Presqu’un plan unique. Pendant 1h19, face caméra, Bernard Maris, journaliste et économiste, « Oncle Bernard » à Charlie Hebdo, répond aux questions de Richard Brouillette, en évoquant ses principales théories économiques. L’entrevue ressemble plus à l’échange entre un maître et son apprenti, un professeur et son élève. Elle a été tournée initialement en 2000, pour le film L’encerclement – La démocratie dans les rets du néolibéralisme, côtoyant le discours d’autres éminents philosophes et économistes dit « de gauche », comme Omar Aktouf ou Noam Chomsky. Présentés ici presque bruts, les rushes intégraux de l’entretien, dans lesquels Bernard Maris expose sa vision de l’économie et du libéralisme, sont aujourd’hui toujours d’actualité – au regard notamment de la situation en Grèce ou au Portugal. Mais, tournés à la rédaction de Charlie Hebdo, dans les lieux mêmes où Bernard Maris, ses collègues et amis, ont été assassinés par des fanatiques préférant la pensée unique aux idées exceptionnelles, c’est aussi l’émotion qui domine ce film.

Il y en a eu, des hommages, des témoignages, des films comme autant de fleurs et de couronnes. Mais l’exercice est souvent difficile, et parfois maladroit. Combien de violons suffisent à saluer la mémoire d’un défunt ? Où est la distance entre le respect et la complaisance ? Ici, ni violons, ni souvenirs douloureusement ravivés. Oncle Bernard, l’Anti-Leçon d’Economie n’est pas un film d’enterrement. Ce n’est pas un film sur le passé, mais sur le présent et l’avenir. Richard Brouillette a eu l’idée lumineuse de filmer l’entrevue sur pellicule, afin de préserver et de sauvegarder cette pensée, soucieux comme un disciple grec de la pérennité des idées de son Maître. Cette méthode archaïque, surprenante pour un documentaire sur l’économie, donne du rythme au film. L’entrevue dure sept bobines 16 mm de 122 mètres, soit sept fois 11 minutes et sept secondes. Chaque changement de bobine marque une pause dans le discours théorique, fascinant mais parfois complexe, et laisse apparaître l’homme derrière les mots, lors de bribes quotidiennes, tout à fait anecdotiques, avec l’équipe de Charlie Hebdo – Cabu qui apparaît brièvement à l’image, Charb et Tignous qu’on entend au loin – mais qui prennent aujourd’hui, bien sûr, une résonnance particulière.

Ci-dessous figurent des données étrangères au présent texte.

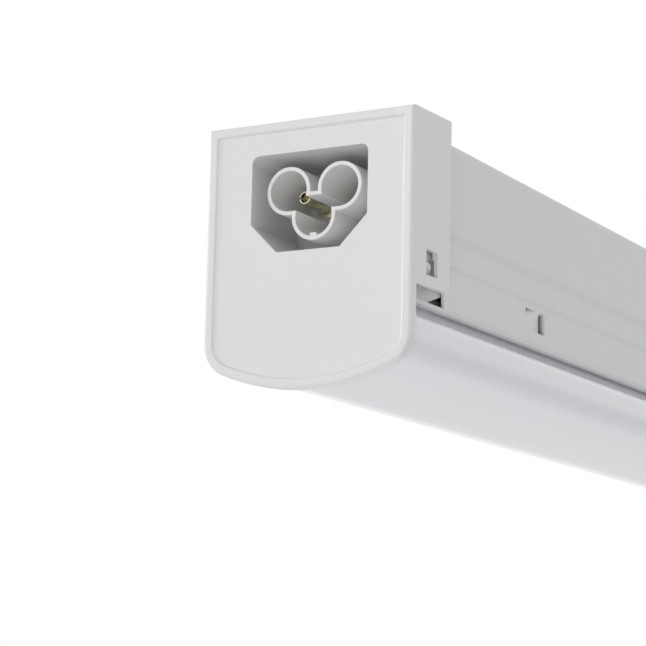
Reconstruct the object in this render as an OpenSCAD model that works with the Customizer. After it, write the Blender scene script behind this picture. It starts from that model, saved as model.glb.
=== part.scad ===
// Linkable LED strip light: a folded steel channel with an opal diffuser below it and a moulded
// cap on each end. Each cap holds a three-pole link socket in a chamfered recess.
//
// Frame: +Y runs along the fixture, +X across it and +Z up. The origin lies on the outer face of
// the channel's back, in the middle of its ceiling slots.
// The near end is the -Y end. Its cap holds contact sleeves, and the far cap holds pins.
// Depths marked "below the cap's top" are measured downwards from the top edge of the end caps.

/* [Fixture] */
// Overall length over both end caps
fixture_len = 1200; // [900:10:1500]
// Running clearance between pieces that slide apart
fit_gap = 0.3; // [0.2:0.05:0.4]

/* [End cap] */
// Width of the cap's face
cap_w = 60; // [59.5:0.1:62]
// Height of the cap's face
cap_h = 70; // [68.5:0.1:73]
// Height of the cap's top above the channel's back
cap_rise = 4.3; // [3.6:0.1:5]
// Thickness of the face plate
face_t = 3; // [2.6:0.1:3.6]
// Radius of the arc along the cap's bottom edge
arc_r = 65; // [58:0.5:75]
// Radius that blends the sides into the bottom arc
blend_r = 9; // [7:0.5:11]
// Rounding of the face's outer edge
edge_r = 1; // [0.6:0.1:1.4]
// Width of the raised border
rim_w = 2.6; // [2:0.1:3.2]
// Height of the border over the panel
rim_h = 0.7; // [0.4:0.1:1]
// Reach of the skirt behind the face
skirt_reach = 19.5; // [18.6:0.1:22]
// Height of the skirt's sides below the cap's top
skirt_drop = 45; // [44:0.1:46]
// Thickness of the skirt's top wall
skirt_t = 1.8; // [1.4:0.1:2.2]
// Outward draft of each skirt side over its reach
skirt_draft = 0.9; // [0.7:0.1:1.2]
// Thickness of the inner walls and ribs
rib_t = 1.3; // [1:0.1:1.5]
// Reach of the plug walls behind the face
plug_reach = 23.6; // [22:0.1:24]
// Front edge of the snap window behind the face
window_y = 7.5; // [7:0.1:8]
// Length of the snap window
window_len = 5.7; // [5.4:0.1:6.5]
// Height of the snap window
window_h = 6.5; // [5.5:0.1:7]
// Centre of the snap window below the cap's top
window_drop = 38.8; // [38:0.1:40]

/* [Channel] */
// Thickness of the steel sheet
sheet_t = 0.8; // [0.6:0.05:0.9]
// Inset of the channel's sides from the cap's sides
channel_in = 1.1; // [1:0.05:1.3]
// Height of the channel
channel_h = 44.5; // [44:0.1:45.5]
// Outer bend radius between the back and the sides
bend_r = 1.5; // [1.2:0.1:2.5]
// Upper joggle: distance below the back
joggle_drop = 23.7; // [23:0.1:25]
// Upper joggle: inward step
joggle_in = 0.6; // [0.3:0.1:0.8]
// Upper joggle: height that the step takes
joggle_run = 2.2; // [1.5:0.1:2.5]
// Lower joggle: distance below the upper one
joggle_pitch = 8.3; // [7.5:0.1:8.6]
// Lower joggle: inward step
joggle2_in = 0.3; // [0.2:0.1:0.4]
// Width of the flange turned in along each bottom edge
flange_w = 3; // [2.6:0.1:3.2]
// Length of the notch at each end of the sides, behind the face
notch_end = 22.2; // [20:0.1:24]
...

D’emblée, le cadre, et surtout le hors-champ sont bouleversants. Inutile de nous montrer ni les couloirs de la rédaction, ni les dessinateurs au travail. Simplement le fait de savoir que cet entretien a lieu à Charlie Hebdo, d’entendre au loin les rires et les blagues, d’écouter l’érudition de Bernard Maris se mélanger à une atmosphère gentiment déjantée, plus proche de la déconnade que de l’habituel sérieux journalistique, suscite évidemment l’émotion. Celle-ci, ni artificielle, ni appuyée, nous fait regretter de ne pas avoir pu être là, pour partager ces rires et entendre Oncle Bernard mettre à mal l’économie néo-libérale avec tant de fougue et de passion, comme seul lui savait le faire. Et surtout, de ne pas avoir pu connaître Bernard Maris, économiste « anti-économie », un des rares à parler d’économie avec humour et sérieux, lui qui avait à cœur de se débarrasser de la langue et de la science des économistes « officiels », qu’il s’amuse à comparer à une secte, ou aux jésuites du XVIIème siècle. Formidable vulgarisateur, Oncle Bernard rend l’économie compréhensible, passionnante et révoltante. Car Bernard Maris, c’était une pensée humaniste, indissociable de l’être humain qui l’incarnait. Disparu à cause de quelques barbares qui n’ont pas eu la chance de l’écouter. Le film de Richard Brouillette est une formidable opportunité de l’entendre et de le voir, une première fois ou à nouveau. Certes, Maris était un homme de médias, et Internet regorge d’extraits d’émissions et d’entretiens. Mais Oncle Bernard, l’anti-leçon d’économie, avec son grain 16mm noir-et-blanc, ses choix de mise en scène radicaux faisant apparaître le dispositif, est aussi un film de cinéma, nous permettant de rencontrer le personnage derrière le discours, laissant entrevoir, dans des moments de doutes et d’hésitation, loin des « gourous de l’économie », l’être humain, avant tout.